Ningún genio monopoliza todos los caminos hacia la excelencia que se abren en
cualquier disciplina humana; se podrán discutir los nombres que acompañan a la
Saeta Rubia en el Olimpo futbolístico, más allá del consenso estable en torno a
Pelé, Maradona y Cruyff;
lo que no admite discusión es que nadie dejó una obra tan duradera, redonda y
exitosa como él, porque su obra se llama Real Madrid Club de Fútbol.
Así que por
eso se tomaba Di Stéfano la molestia documental de recortar las reseñas
sucesivas de su obra en curso.
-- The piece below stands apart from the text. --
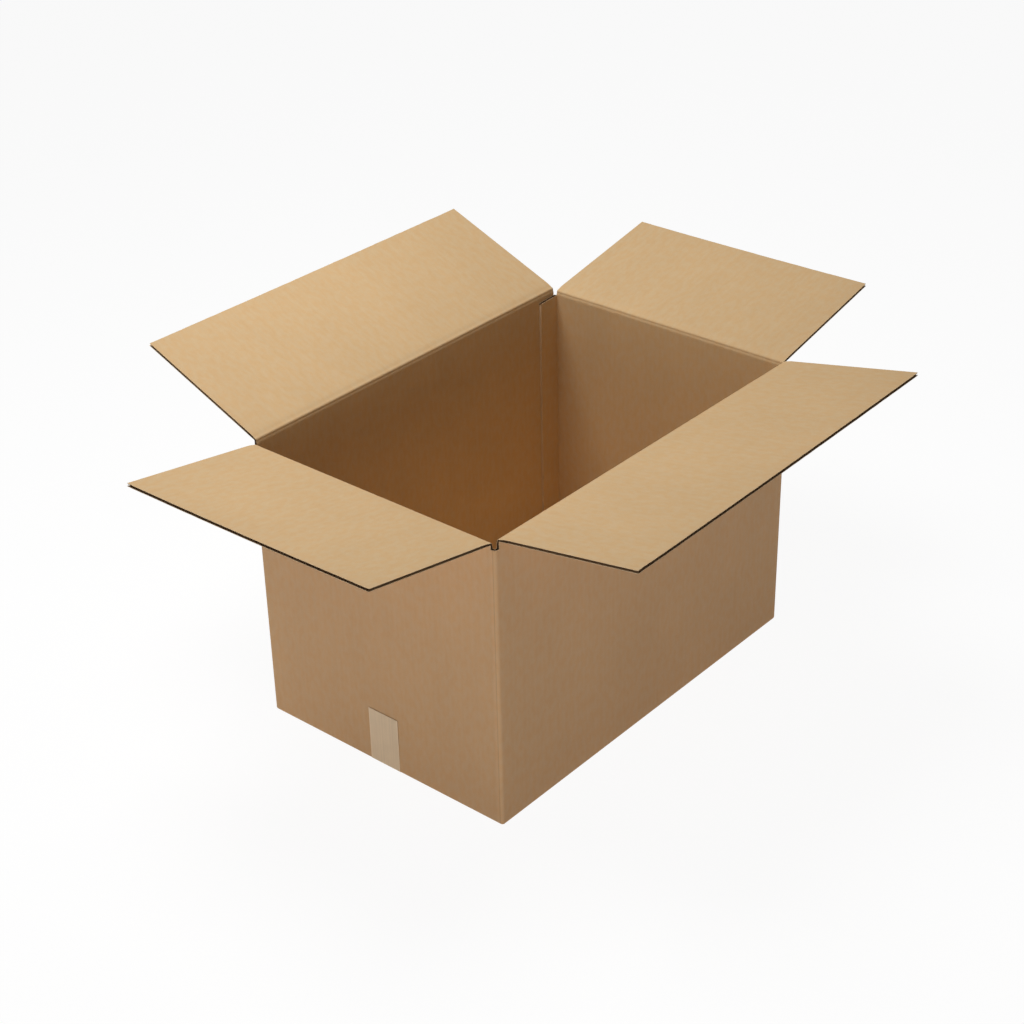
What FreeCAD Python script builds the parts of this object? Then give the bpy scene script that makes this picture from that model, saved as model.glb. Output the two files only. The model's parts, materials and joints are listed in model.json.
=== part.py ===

No podía arriesgarse a que en el futuro no se
inventara la digitalización.
La
Providencia, que es blanca según los más exhaustivos expertos en iconografía, quiso
que el último partido del Madrid que pudo ver Don Alfredo se jugara en Lisboa y
terminase en Décima. Es un hermoso,
coherente colofón a la biología del héroe, pero solo un bucle más en la espiral
perenne de la leyenda que él fundó y que se sigue desarrollando de Chamartín a
Concha Espina pasando por Valdebebas.
Más o menos
desde la muerte de Abel los
obituarios siempre corren el riesgo de acabar sentenciando que aquello sí que
era bueno y no lo de ahora, porque el mito de la Edad de Oro y la consiguiente
caída está presente en todas las culturas quizá desde que el hombre fue
desahuciado de su primera cueva. Yo no sé si el fútbol actual, como dicen, es
más impuro que el de entonces, aunque las mañas que Don Santiago Bernabéu practicó sin melindres para llevarse al
genio a la capital no me parece que estén al alcance de las actuales
inteligencias. También en tiempos de Di Stéfano se quejaban de los importes de
los fichajes, de la desnaturalización del deporte, de la pérdida de no sabemos
qué preciosas esencias derramadas a los pies del becerro de oro o del negro
corazón del petrodólar. Ruano le pregunta y el delantero del Madrid, con
aquella manera de sentenciar renqueante y lúcida que parece perogrullada y no
lo es, responde:
Siempre hubo
épocas. Siempre parece, en fútbol y en todo, que lo pasado fue mejor. Y sin
embargo, oh Di Stéfano, esta vez no podemos estar de acuerdo contigo. Porque el
pasado ya eres tú y no creemos que pueda haber nada mejor que eso.